▶

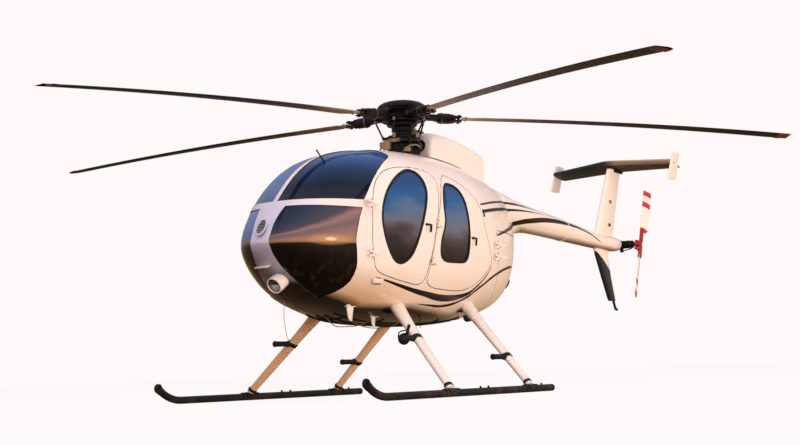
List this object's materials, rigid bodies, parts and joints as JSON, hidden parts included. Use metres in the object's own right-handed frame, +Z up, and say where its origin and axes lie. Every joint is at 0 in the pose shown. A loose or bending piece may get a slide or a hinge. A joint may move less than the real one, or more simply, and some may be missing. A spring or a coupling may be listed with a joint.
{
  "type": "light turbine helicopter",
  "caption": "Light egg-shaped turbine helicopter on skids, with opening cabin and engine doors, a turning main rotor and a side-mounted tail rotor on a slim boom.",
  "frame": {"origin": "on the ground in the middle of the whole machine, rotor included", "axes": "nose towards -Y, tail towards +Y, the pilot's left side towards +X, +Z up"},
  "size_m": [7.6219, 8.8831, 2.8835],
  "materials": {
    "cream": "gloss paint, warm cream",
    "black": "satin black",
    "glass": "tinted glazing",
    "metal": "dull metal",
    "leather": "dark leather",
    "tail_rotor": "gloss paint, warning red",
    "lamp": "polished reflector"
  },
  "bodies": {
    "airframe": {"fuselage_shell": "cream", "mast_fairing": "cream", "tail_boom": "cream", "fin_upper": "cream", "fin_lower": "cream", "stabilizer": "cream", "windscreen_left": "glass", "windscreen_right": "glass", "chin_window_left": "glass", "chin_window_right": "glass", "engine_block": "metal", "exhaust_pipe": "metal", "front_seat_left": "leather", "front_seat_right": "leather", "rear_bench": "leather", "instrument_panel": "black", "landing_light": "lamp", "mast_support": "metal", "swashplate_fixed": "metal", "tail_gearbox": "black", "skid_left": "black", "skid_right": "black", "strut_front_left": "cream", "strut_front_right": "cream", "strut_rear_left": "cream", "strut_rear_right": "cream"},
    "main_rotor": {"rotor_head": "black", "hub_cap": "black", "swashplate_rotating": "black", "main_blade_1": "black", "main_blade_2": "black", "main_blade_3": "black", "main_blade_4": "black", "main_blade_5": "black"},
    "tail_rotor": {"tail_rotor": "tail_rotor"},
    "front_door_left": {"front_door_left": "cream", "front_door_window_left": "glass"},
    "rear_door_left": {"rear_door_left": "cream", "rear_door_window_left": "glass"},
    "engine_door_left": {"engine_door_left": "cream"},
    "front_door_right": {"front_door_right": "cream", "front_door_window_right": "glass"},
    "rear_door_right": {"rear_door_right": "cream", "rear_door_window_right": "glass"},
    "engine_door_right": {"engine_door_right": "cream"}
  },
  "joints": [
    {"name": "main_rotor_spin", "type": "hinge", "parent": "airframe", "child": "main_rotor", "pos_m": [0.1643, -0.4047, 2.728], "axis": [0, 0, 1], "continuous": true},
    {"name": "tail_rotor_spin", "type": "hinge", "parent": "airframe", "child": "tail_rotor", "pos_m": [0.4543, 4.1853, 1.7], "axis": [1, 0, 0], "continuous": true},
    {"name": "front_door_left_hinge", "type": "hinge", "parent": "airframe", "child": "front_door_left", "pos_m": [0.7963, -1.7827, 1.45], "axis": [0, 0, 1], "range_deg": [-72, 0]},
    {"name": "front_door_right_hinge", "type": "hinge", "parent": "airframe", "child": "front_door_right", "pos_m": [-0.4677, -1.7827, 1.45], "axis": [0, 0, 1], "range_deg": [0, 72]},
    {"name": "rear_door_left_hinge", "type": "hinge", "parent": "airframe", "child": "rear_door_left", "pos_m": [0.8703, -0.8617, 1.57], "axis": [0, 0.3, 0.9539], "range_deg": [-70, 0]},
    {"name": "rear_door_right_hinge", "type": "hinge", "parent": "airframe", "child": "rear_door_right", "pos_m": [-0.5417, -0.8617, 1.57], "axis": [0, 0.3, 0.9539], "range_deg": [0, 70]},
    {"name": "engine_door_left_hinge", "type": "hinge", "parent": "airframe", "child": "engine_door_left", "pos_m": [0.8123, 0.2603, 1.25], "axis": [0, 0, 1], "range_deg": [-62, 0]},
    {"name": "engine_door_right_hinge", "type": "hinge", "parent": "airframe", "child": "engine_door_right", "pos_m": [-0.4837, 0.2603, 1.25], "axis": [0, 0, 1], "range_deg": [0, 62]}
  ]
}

◀
▶

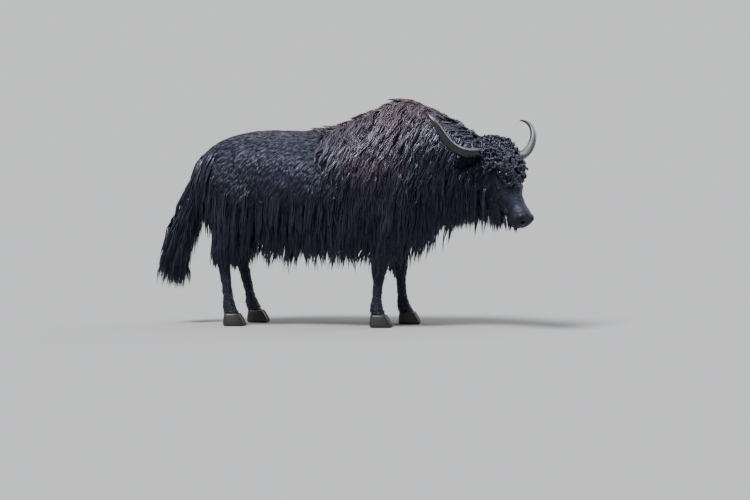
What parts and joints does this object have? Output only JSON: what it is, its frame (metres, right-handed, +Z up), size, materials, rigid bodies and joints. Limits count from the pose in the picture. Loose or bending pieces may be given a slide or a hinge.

◀
▶

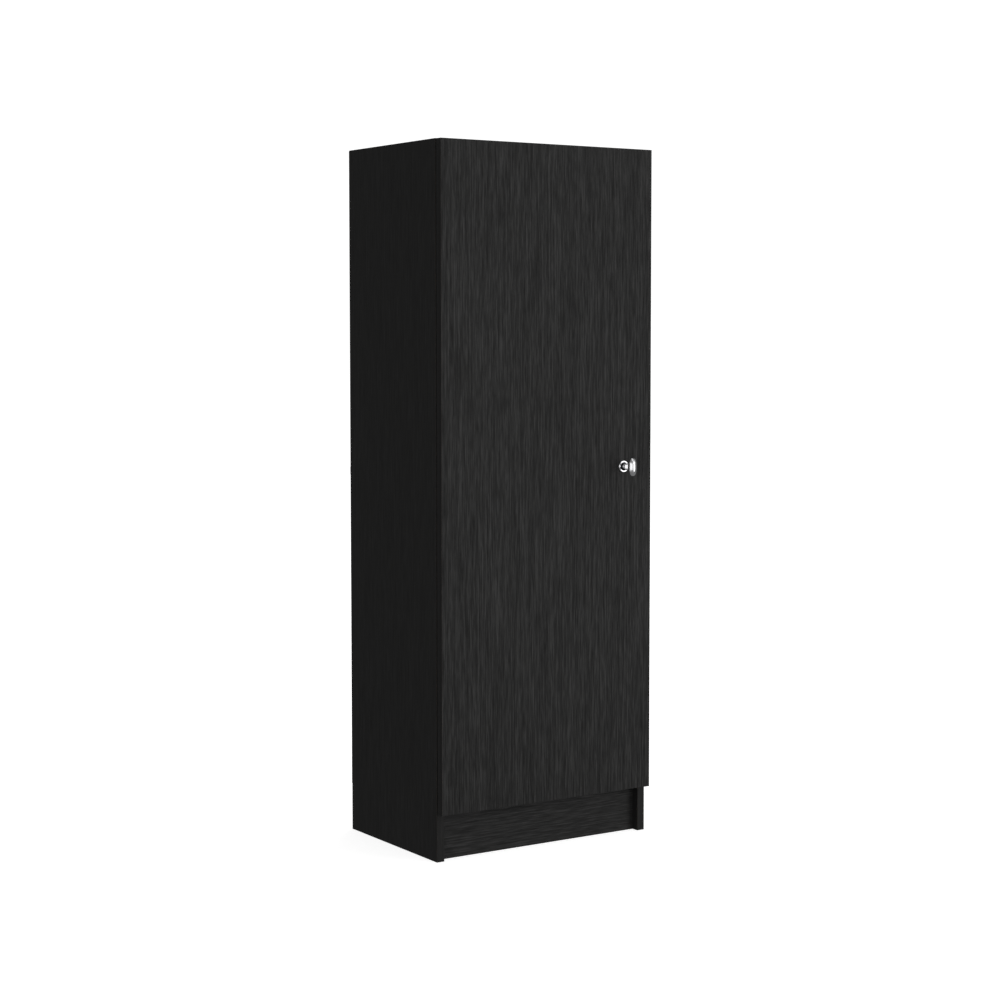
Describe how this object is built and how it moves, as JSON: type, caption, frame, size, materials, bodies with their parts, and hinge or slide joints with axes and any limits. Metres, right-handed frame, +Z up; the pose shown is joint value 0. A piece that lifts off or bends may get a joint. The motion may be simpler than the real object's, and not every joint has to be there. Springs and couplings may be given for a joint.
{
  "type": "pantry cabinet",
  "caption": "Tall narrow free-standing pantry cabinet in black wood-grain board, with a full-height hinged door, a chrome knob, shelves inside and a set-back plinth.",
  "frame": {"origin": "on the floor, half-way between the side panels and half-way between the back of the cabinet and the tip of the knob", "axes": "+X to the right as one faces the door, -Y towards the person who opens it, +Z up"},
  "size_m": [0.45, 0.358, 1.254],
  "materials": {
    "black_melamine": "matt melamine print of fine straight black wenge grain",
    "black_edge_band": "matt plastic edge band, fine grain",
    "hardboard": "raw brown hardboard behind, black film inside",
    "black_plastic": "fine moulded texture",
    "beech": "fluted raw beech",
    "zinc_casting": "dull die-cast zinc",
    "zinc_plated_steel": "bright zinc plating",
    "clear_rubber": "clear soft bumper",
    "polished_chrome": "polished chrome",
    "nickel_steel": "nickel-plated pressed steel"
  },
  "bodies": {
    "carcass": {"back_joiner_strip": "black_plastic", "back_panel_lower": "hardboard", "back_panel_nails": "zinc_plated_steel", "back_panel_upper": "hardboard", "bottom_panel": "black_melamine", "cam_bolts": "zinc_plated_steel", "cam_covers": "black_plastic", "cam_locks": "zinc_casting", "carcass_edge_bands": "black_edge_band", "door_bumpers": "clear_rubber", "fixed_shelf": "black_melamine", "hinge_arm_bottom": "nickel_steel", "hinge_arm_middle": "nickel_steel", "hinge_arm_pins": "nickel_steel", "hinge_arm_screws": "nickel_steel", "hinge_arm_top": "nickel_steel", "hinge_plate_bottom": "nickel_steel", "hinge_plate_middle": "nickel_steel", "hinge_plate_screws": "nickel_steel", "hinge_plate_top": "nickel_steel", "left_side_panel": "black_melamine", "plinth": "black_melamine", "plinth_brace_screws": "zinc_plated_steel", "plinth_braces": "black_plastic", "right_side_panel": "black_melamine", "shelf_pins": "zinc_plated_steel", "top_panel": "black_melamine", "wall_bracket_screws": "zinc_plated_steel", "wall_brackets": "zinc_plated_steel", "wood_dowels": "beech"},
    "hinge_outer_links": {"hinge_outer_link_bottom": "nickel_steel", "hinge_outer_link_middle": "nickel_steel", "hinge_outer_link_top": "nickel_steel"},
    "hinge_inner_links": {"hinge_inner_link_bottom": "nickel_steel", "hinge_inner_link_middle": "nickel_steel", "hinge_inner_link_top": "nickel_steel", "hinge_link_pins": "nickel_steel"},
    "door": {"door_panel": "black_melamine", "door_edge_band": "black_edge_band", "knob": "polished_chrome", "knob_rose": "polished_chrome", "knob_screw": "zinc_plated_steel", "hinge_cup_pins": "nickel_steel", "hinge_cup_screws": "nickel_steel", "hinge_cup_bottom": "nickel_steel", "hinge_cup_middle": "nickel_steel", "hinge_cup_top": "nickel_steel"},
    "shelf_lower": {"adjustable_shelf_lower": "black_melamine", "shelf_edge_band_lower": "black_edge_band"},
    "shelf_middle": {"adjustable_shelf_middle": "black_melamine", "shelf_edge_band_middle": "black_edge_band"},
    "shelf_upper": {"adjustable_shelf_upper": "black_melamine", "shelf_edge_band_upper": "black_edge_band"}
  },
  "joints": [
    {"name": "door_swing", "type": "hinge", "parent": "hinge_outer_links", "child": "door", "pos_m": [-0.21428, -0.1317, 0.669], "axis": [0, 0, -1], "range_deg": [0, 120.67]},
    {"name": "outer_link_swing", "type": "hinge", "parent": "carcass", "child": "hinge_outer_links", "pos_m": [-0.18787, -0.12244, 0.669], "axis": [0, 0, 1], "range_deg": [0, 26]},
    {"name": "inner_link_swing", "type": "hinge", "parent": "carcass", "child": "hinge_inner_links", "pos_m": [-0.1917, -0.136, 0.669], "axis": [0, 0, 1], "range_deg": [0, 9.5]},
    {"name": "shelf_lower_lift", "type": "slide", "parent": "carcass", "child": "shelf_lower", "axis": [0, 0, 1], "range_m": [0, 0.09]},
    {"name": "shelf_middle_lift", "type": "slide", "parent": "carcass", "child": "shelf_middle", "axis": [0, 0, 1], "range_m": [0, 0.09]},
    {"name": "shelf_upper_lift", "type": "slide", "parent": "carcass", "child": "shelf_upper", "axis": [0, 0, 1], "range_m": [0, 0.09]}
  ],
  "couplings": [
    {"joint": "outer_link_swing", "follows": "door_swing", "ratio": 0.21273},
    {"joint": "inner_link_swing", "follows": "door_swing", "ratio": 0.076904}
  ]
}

◀

### EXERCISE PROMPT
Count the lines in which the string "parts" appears, then report only that figure.

### SOLUTION
3